WRITTEN EXERCISE => Repeat exactly the lines of the entries below from the one with "Turn this picture" through the one with "TUSK_FACING = (0.86, -0.5, 0.0)", both ends included, and nothing else.

INFORMATION SUPPLIED =>
:::::

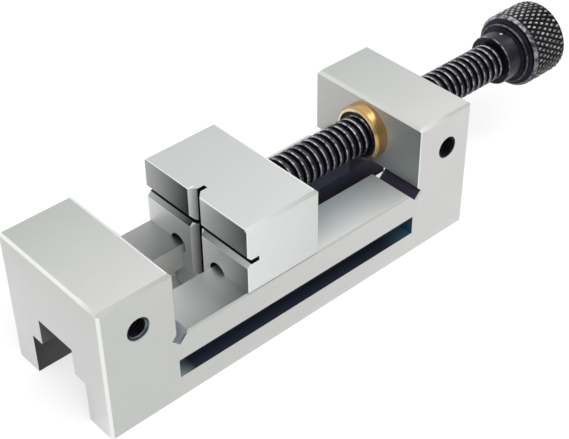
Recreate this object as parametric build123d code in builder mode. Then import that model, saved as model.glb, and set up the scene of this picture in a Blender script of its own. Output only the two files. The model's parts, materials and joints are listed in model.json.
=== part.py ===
from build123d import *
import os

# Precision grinding vise, 50 mm jaws.
# X runs from the fixed jaw's end face towards the knob, Y across the jaws, Z up from the base.
# The origin is at the foot of that end face, in the middle of the vise's width.
# The jaws stand part open, as the vise rests.

# Body
body_width = 50.0
bed_height = 25.0
jaw_height = 25.0
fixed_jaw_length = 26.5
bed_length = 103.5
rear_block_length = 24.5
edge_chamfer = 1.0
bed_edge_chamfer = 0.7
inner_edge_chamfer = 0.4

# Channels through the body, seen from its end
keeper_channel_width = 27.6
ledge_height = 15.5
tongue_slot_width = 15.2
end_pocket_width = 17.2
end_pocket_rise = 0.5
end_pocket_inset = 2.5

# Relief grooves at the feet of the fixed jaw and the rear block
foot_relief_width = 4.0
foot_relief_depth = 3.0
foot_relief_offset = 1.45

# Clamping slots along both sides
side_slot_length = 101.6
side_slot_height = 7.2
side_slot_rise = 8.0
side_slot_depth = 5.0

# Tapped holes in the near side
side_hole_radius = 4.0
side_hole_sink = 0.1
side_hole_rise = 11.8
stop_hole_inset = 13.2
stop_hole_depth = 14.0
lock_hole_inset = 13.4

# Movable jaw
rest_opening = 28.0
movable_jaw_length = 29.4
tongue_clearance = 0.05
sole_clearance = 0.02
across_v_rise = 12.0
across_v_mouth = 4.6
across_v_depth = 4.3
upright_v_mouth = 6.0
upright_v_depth = 4.8
v_slot_width = 1.6
sole_relief_radius = 3.6
sole_relief_offset = 2.3
sole_relief_drop = 1.0

# Keeper under the bed, its screws and washers
keeper_thickness = 10.0
keeper_clearance = 0.05
keeper_side_clearance = 0.3
keeper_end_inset = 0.6
keeper_web = 3.5
keeper_screw_radius = 2.5
keeper_screw_length = 16.0
keeper_screw_spacing = 13.8
keeper_head_radius = 4.25
keeper_head_height = 5.0
keeper_head_clearance = 0.35
keeper_hex = 4.0
keeper_hex_depth = 2.5
washer_radius = 4.1
washer_thickness = 1.3
shank_clearance = 0.25
tapped_hole_end = 1.5

# Screw, the pad it pushes on and the pin that pulls the jaw back
screw_rise = 13.0
thread_radius = 7.0
thread_length = 108.9
thread_end_chamfer = 1.2
journal_radius = 5.0
journal_length = 19.0
journal_tip_chamfer = 0.6
journal_clearance = 0.05
jaw_rear_clearance = 1.2
groove_inset = 5.0
groove_depth = 1.6
groove_clearance = 0.1
retaining_pin_radius = 2.0
thrust_pad_radius = 4.8
thrust_pad_thickness = 3.0
thrust_clearance = 0.05

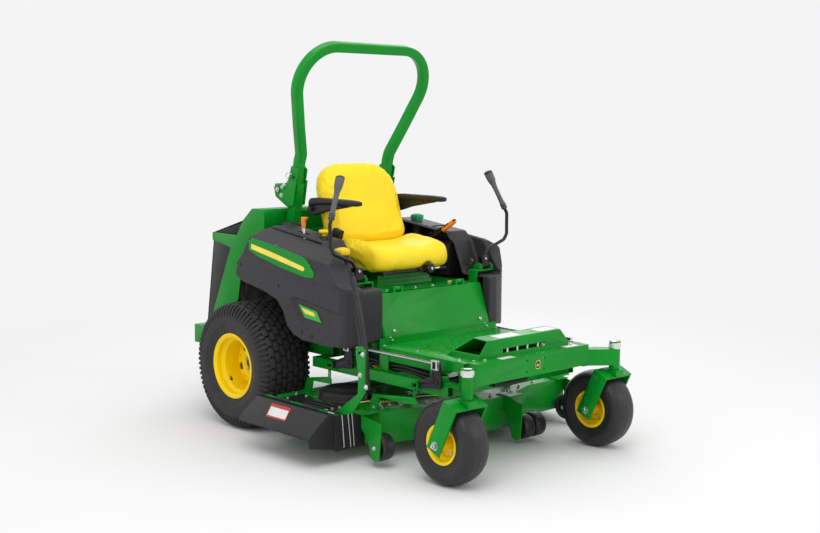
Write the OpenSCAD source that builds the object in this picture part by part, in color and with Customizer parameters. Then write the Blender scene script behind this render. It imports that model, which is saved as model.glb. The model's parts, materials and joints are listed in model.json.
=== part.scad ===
// Ride-on zero turn mower with a side discharge deck, in millimetres.
// The front faces -Y, +X is the operator's left and +Z is up.
// Every module works from the rear axle; place() moves it to the middle of the footprint.

/* [Wheels] */
// Radius of a drive tyre
drive_r = 330; // [326:1:332]
// Width of a drive tyre
drive_w = 305; // [290:1:308]
// Distance between the drive tyres' middles
drive_track = 1045; // [1042:1:1060]
// Radius of a caster tyre
caster_r = 190; // [184:1:191]
// Width of a caster tyre
caster_w = 152; // [140:1:156]
// Distance between the caster pivots
caster_track = 1030; // [1020:1:1036]
// Distance from the rear axle to the caster pivots
pivot_reach = 1572; // [1566:1:1578]
// Distance that a caster wheel trails its pivot
caster_trail = 98; // [94:1:100]

/* [Roll bar] */
// Side of the square roll bar tube
rops_tube = 50; // [44:1:54]
// Distance from the middle plane to a post
rops_x = 308; // [306:1:310]
// Bend radius of the hoop's upper corners
hoop_bend = 200; // [180:5:210]
// Height of the straight top tube above the hoop's foot, along the hoop
hoop_rise = 624; // [600:4:640]

/* [Frame] */
// Half width of the floor plate
floor_x = 405; // [395:1:410]
// Height of the floor plate's top
floor_z = 526; // [522:1:530]
// Height of the front beam's top
beam_z = 528; // [526:1:532]
// Half length of the front beam
beam_x = 388; // [380:1:395]
// Half width of the rear guard
guard_x = 450; // [446:1:456]

/* [Seat] */
// Half width of the seat cushion
seat_x = 258; // [250:1:262]
// Height of the seat platform's top
platform_z = 766; // [764:1:770]

/* [Deck] */
// Height of the deck's lower edge
deck_low = 75; // [70:1:80]
// Height of the deck's top plate
deck_top = 235; // [233:1:237]
// Length of a blade
blade_len = 528; // [500:2:532]
// Sideways distance between spindles
spindle_gap = 490; // [488:1:494]
// Distance that the middle spindle stands ahead of the others
spindle_lead = 215; // [212:1:218]
// Wall thickness of the deck shell
deck_wall = 4; // [3:0.5:5]

/* [Hidden] */
$fn = 48;
axle_y = 497.5;
plate = 6;
fit = 0.05;

drive_x = drive_track / 2;
caster_x = caster_track / 2;
caster_y = -pivot_reach + caster_trail;
fork_tilt = atan(caster_trail / 210);
rim_r = 168;

rops_lean = 9.5;
hoop_lean = 20;
hoop_flare = 16.4;
post_base = [27, 462];
pivot_fold = [0, 1237];
stub_z = 1276;
foot_z = 1387;

rail_front = [400, 440, 362, 412];
rail_rear = [290, 340, 400, 460];

lever_x = 440;
lever_y = -745;
lever_z = 838;
swing_z = 880;

spindle_y = -640;
spindles = [[-410, spindle_y], [-410 + spindle_gap, spindle_y - spindle_lead], [-410 + 2 * spindle_gap,
    spindle_y]];
hinge = [-704, 240];
arm_pin = [-232, 1146];
crank_x = 448;
crank_z = 426;
crank_arm = 135;
crank_drop = 13;
crank_rise = 88;
cranks_y = [-1318, -700];

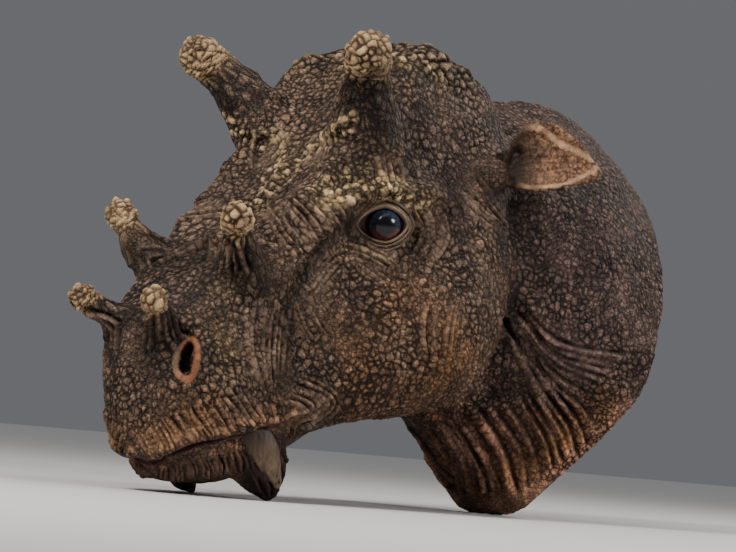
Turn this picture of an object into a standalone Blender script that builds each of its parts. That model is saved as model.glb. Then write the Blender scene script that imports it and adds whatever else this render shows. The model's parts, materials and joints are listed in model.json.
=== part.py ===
"""Life-size sculpture of a uintatherium's head and neck, after a photograph.

The design frame is in millimetres: X to the animal's left, -Y out of the snout and +Z up, with the head
held level. The finished model is in metres. It is tipped nose-down until it stands on its two jaw flanges
and on the lower end of the neck, and its origin is below the middle of its box.
"""

import math

import bmesh
import bpy
import numpy as np
from mathutils import Matrix, Vector

OBJECT_NAME = "uintatherium_head"
MM = 0.001

# Driving dimensions, in millimetres of the design frame.
NECK_CUT_TOP = (470.0, 468.0)  # Y, Z of the cut plane at the nape
NECK_CUT_FOOT = (232.0, -19.0)  # Y, Z of the cut plane under the throat
NECK_CUT_SPARE = 25.0
FRONT_FOOT = (-256.0, 47.0)  # Y, Z of the ground under the jaw flanges
REAR_FOOT = (230.0, -13.0)  # Y, Z of the ground under the neck
VOXEL = 5.0
SKIN_TRIANGLES = 7300
GAP = 0.35

EYE_CENTRE = (117.0, -87.0, 399.0)
EYE_RADIUS = 27.0
TUSK = [((64, -312, 186), 18), ((80, -300, 151), 22), ((99, -284, 112), 20), ((98, -261, 70), 6)]
TUSK_FLATNESS = 0.40
TUSK_FACING = (0.86, -0.5, 0.0)

# Half sections of the head, across its length. Each row is Y, then X, Z from the belly line to the back line.
HEAD_SECTIONS = [
    (-427, (0, 150), (16, 152), (24, 166), (28, 195), (24, 224), (16, 238), (8, 243), (0, 244)),
    (-419, (0, 120), (30, 122), (45, 144), (56, 190), (51, 236), (40, 266), (20, 275), (0, 276)),
    (-401, (0, 101), (42, 104), (62, 132), (77, 188), (74, 246), (57, 288), (27, 299), (0, 300)),
    (-370, (0, 100), (62, 106), (84, 132), (93, 190), (87, 254), (71, 311), (34, 322), (0, 323)),
    (-332, (0, 108), (74, 112), (93, 140), (101, 200), (93, 270), (80, 344), (40, 350), (0, 350)),
    (-290, (0, 116), (80, 122), (98, 150), (105, 215), (98, 292), (85, 374), (46, 376), (0, 374)),
    (-230, (0, 112), (88, 130), (106, 160), (114, 238), (107, 332), (90, 422), (48, 414), (0, 410)),
    (-170, (0, 128), (96, 140), (124, 182), (134, 258), (120, 358), (97, 474), (52, 460), (0, 454)),
    (-110, (0, 138), (104, 147), (142, 190), (154, 266), (134, 388), (108, 540), (58, 526), (0, 520)),
    (-50, (0, 138), (108, 148), (150, 195), (162, 272), (143, 404), (114, 590), (62, 586), (0, 582)),
    (10, (0, 138), (108, 153), (152, 202), (163, 288), (146, 424), (108, 610), (62, 630), (0, 634)),
    (60, (0, 150), (108, 168), (150, 218), (162, 302), (148, 444), (104, 602), (60, 626), (0, 631)),
    (112, (0, 180), (98, 202), (136, 252), (148, 332), (142, 456), (104, 580), (54, 606), (0, 612)),
    (160, (0, 230), (80, 244), (108, 286), (118, 356), (116, 456), (88, 550), (44, 576), (0, 582)),
]

# The neck: Y, Z of its back and of its throat in the median plane, then half widths from throat to back.
NECK_HEIGHTS = (0.025, 0.12, 0.25, 0.38, 0.52, 0.69, 0.87, 0.985)
NECK_SECTIONS = [
    ((90, 570), (10, 200), (20, 56, 96, 120, 122, 114, 84, 24)),
    ((195, 562), (72, 142), (26, 66, 112, 140, 150, 142, 104, 34)),
    ((285, 565), (122, 96), (32, 74, 134, 168, 178, 162, 114, 38)),
    ((352, 554), (164, 52), (42, 84, 152, 192, 200, 176, 120, 42)),
    ((415, 518), (200, 14), (54, 102, 166, 206, 208, 184, 123, 45)),
    (NECK_CUT_TOP, NECK_CUT_FOOT, (62, 112, 174, 215, 212, 188, 124, 46)),
]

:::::

RESULT OF THE TASK =>
Turn this picture of an object into a standalone Blender script that builds each of its parts. That model is saved as model.glb. Then write the Blender scene script that imports it and adds whatever else this render shows. The model's parts, materials and joints are listed in model.json.
=== part.py ===
"""Life-size sculpture of a uintatherium's head and neck, after a photograph.

The design frame is in millimetres: X to the animal's left, -Y out of the snout and +Z up, with the head
held level. The finished model is in metres. It is tipped nose-down until it stands on its two jaw flanges
and on the lower end of the neck, and its origin is below the middle of its box.
"""

import math

import bmesh
import bpy
import numpy as np
from mathutils import Matrix, Vector

OBJECT_NAME = "uintatherium_head"
MM = 0.001

# Driving dimensions, in millimetres of the design frame.
NECK_CUT_TOP = (470.0, 468.0)  # Y, Z of the cut plane at the nape
NECK_CUT_FOOT = (232.0, -19.0)  # Y, Z of the cut plane under the throat
NECK_CUT_SPARE = 25.0
FRONT_FOOT = (-256.0, 47.0)  # Y, Z of the ground under the jaw flanges
REAR_FOOT = (230.0, -13.0)  # Y, Z of the ground under the neck
VOXEL = 5.0
SKIN_TRIANGLES = 7300
GAP = 0.35

EYE_CENTRE = (117.0, -87.0, 399.0)
EYE_RADIUS = 27.0
TUSK = [((64, -312, 186), 18), ((80, -300, 151), 22), ((99, -284, 112), 20), ((98, -261, 70), 6)]
TUSK_FLATNESS = 0.40
TUSK_FACING = (0.86, -0.5, 0.0)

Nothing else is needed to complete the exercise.